__EXERCISE INSTRUCTIONS__. Extract exactly the run of lines starting at the line that holds "place(group, 'hose_tie', hoseTie(), nylon);" and ending at the line that holds "bpy.context.view_layer.update()", both included.
★ ★ ★ ★ ★ ★ ★
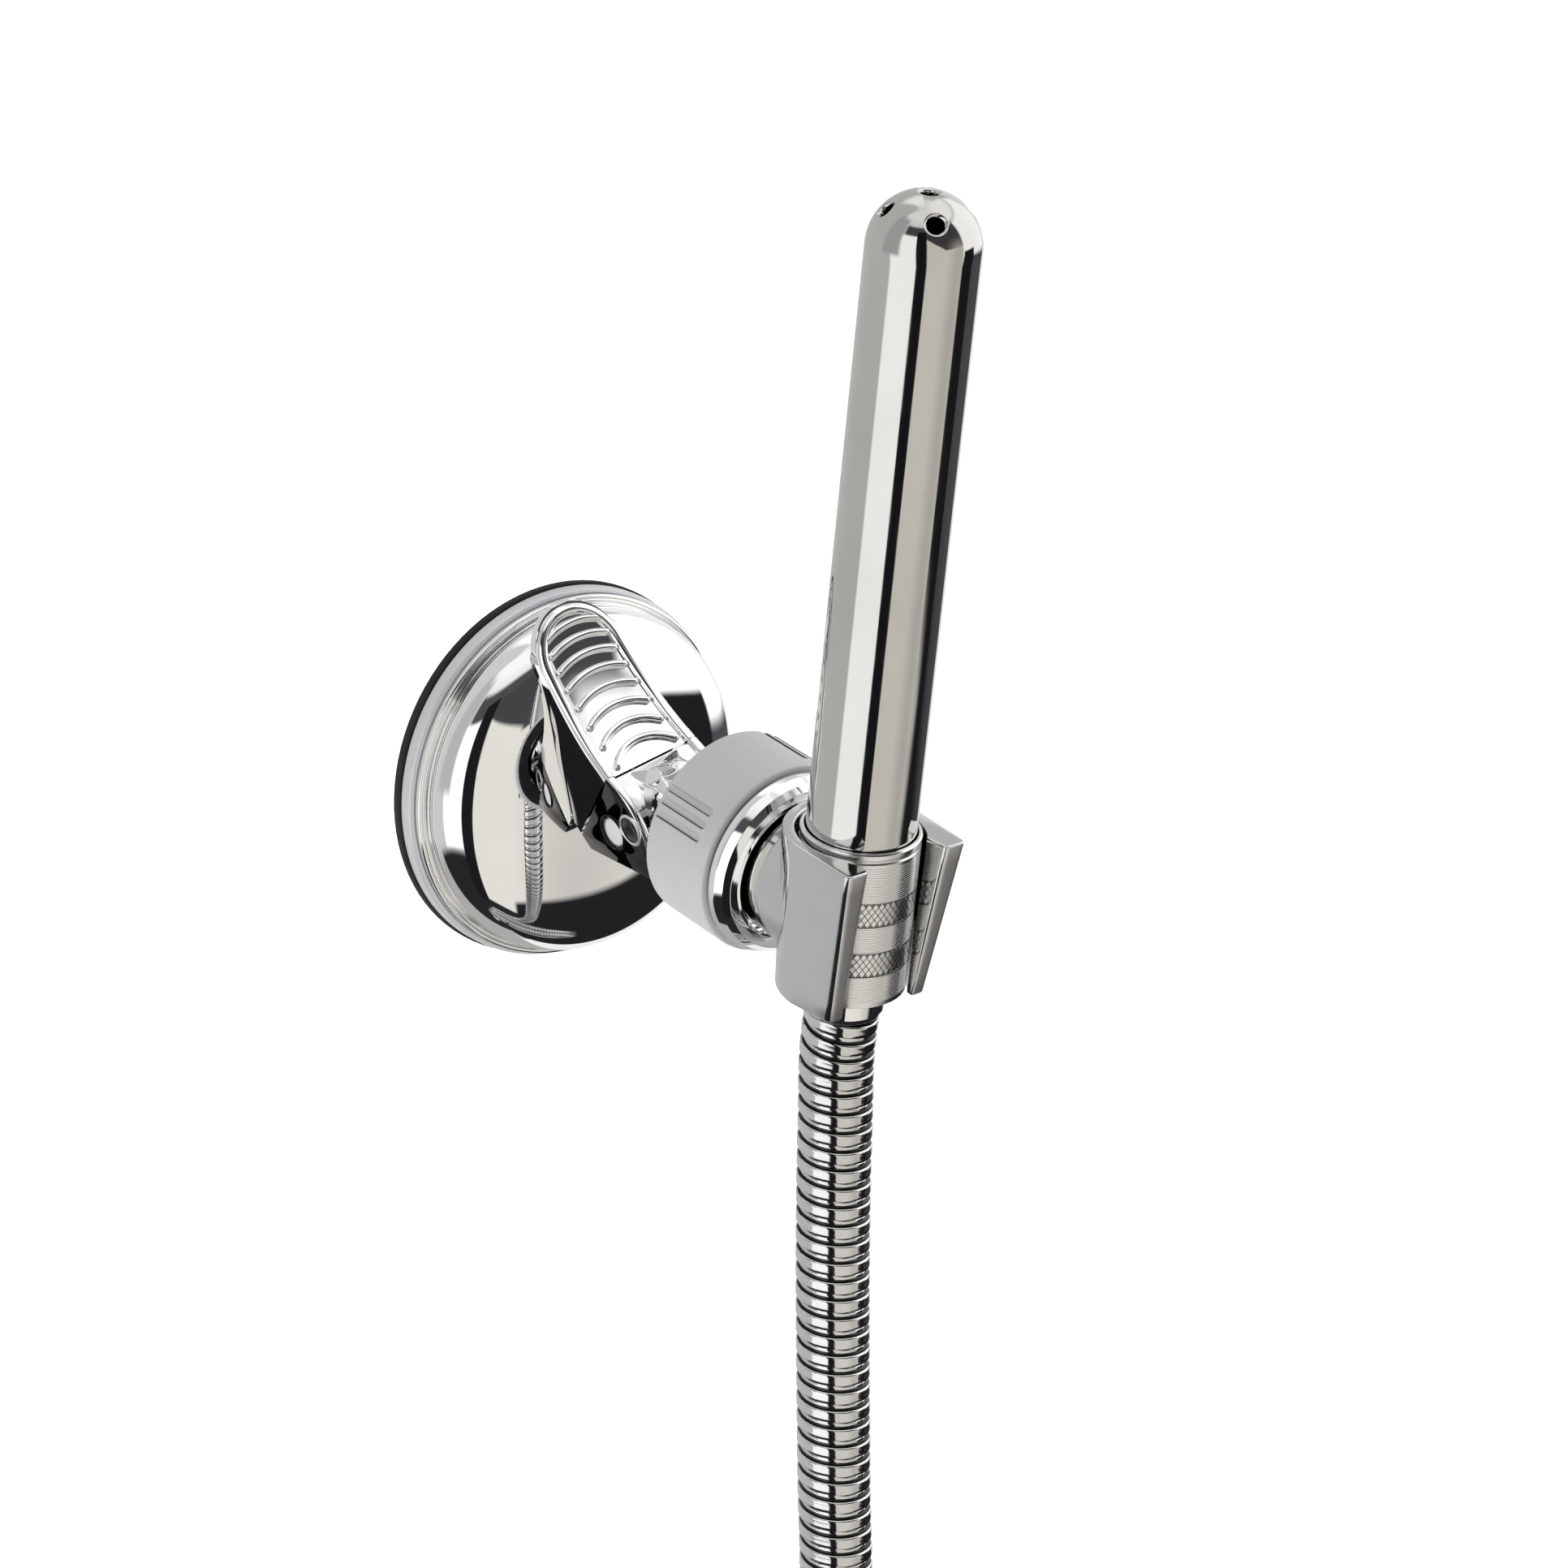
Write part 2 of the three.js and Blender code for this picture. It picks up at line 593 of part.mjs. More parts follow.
place(holder, 'holder_clip', holderClip(), chrome);
place(holder, 'wand_tube', wandTube(), steel);
place(holder, 'wand_base', wandBase(), satin);
place(holder, 'tube_seal', upright(ring(8.8, 10, SEAL_FOOT, SEAL_TOP, 24)), rubber);
place(holder, 'flow_disc', flowDisc(), plastic);
place(holder, 'hose_ferrule_top', hoseFerruleTop(), chrome);
place(holder, 'hose_washer_top', upright(ring(5, 8.9, -1.2, 0.6)), rubber);
place(holder, 'ferrule_retainer', upright(ring(7.9, 9.2, -15, -5)), satin);

function onWandAxis(height) {
  return new THREE.Vector3(0, 0, height).applyMatrix4(holder.matrixWorld).toArray();
}
const clearRing = coilRing(GAP);
const hangingRun = hoseRun(onWandAxis(HOSE_EXIT), onWandAxis(HOSE_EXIT - 10));
place(group, 'hose_tube', hangingRun.subtract(clearRing), steel);
place(group, 'hose_coil', coilRing(0), steel);
place(group, 'hose_tail', hoseTail().subtract(clearRing), steel);
place(group, 'hose_tie', hoseTie(), nylon);

const tailEnd = coilPoint(END_ANGLE);
const fitting = new THREE.Group();
fitting.position.set(tailEnd.x, tailEnd.y, tailEnd.z - TAIL_LENGTH);
group.add(fitting);
place(fitting, 'hose_ferrule_end', upright(turned([[5, -GAP], [7.6, -GAP], [7.6, -20], [8.9, -20],
  [8.9, -23], [5, -23]])), chrome);
place(fitting, 'hose_nut_end', hoseNutEnd(), chrome);
place(fitting, 'hose_washer_end', upright(ring(5, 10.2, -25.2, -23.3)), rubber);

export default group;
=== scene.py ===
"""Hand spray wand on a suction bracket: the looks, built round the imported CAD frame.

Shapes are worked out in millimetres in the CAD's own groups, and scaled to metres as each mesh is made.
"""

from functools import reduce
from math import atan2, ceil, cos, exp, pi, radians, sin, sqrt, tan

import bmesh
import bpy
import numpy as np
from mathutils import Matrix, Vector


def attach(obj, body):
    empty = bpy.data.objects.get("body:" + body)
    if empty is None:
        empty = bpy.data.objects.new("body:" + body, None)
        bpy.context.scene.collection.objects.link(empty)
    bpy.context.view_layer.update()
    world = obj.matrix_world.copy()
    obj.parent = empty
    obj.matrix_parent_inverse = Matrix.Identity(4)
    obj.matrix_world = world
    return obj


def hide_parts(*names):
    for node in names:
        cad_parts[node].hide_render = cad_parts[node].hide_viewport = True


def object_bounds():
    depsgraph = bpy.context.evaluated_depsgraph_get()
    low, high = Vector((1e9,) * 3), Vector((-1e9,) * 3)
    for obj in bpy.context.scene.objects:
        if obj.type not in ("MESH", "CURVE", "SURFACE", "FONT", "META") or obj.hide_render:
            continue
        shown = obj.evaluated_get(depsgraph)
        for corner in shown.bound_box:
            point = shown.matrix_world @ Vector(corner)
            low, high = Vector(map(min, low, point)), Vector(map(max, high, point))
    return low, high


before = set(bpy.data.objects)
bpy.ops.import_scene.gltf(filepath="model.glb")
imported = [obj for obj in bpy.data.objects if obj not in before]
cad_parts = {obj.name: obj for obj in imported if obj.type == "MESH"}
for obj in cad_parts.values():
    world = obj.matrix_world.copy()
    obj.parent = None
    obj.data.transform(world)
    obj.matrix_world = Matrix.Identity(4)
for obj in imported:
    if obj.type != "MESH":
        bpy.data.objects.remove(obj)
cad_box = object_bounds()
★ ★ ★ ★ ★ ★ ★
__ANSWER FOR THE TASK__.
place(group, 'hose_tie', hoseTie(), nylon);

const tailEnd = coilPoint(END_ANGLE);
const fitting = new THREE.Group();
fitting.position.set(tailEnd.x, tailEnd.y, tailEnd.z - TAIL_LENGTH);
group.add(fitting);
place(fitting, 'hose_ferrule_end', upright(turned([[5, -GAP], [7.6, -GAP], [7.6, -20], [8.9, -20],
  [8.9, -23], [5, -23]])), chrome);
place(fitting, 'hose_nut_end', hoseNutEnd(), chrome);
place(fitting, 'hose_washer_end', upright(ring(5, 10.2, -25.2, -23.3)), rubber);

export default group;
=== scene.py ===
"""Hand spray wand on a suction bracket: the looks, built round the imported CAD frame.

Shapes are worked out in millimetres in the CAD's own groups, and scaled to metres as each mesh is made.
"""

from functools import reduce
from math import atan2, ceil, cos, exp, pi, radians, sin, sqrt, tan

import bmesh
import bpy
import numpy as np
from mathutils import Matrix, Vector


def attach(obj, body):
    empty = bpy.data.objects.get("body:" + body)
    if empty is None:
        empty = bpy.data.objects.new("body:" + body, None)
        bpy.context.scene.collection.objects.link(empty)
    bpy.context.view_layer.update()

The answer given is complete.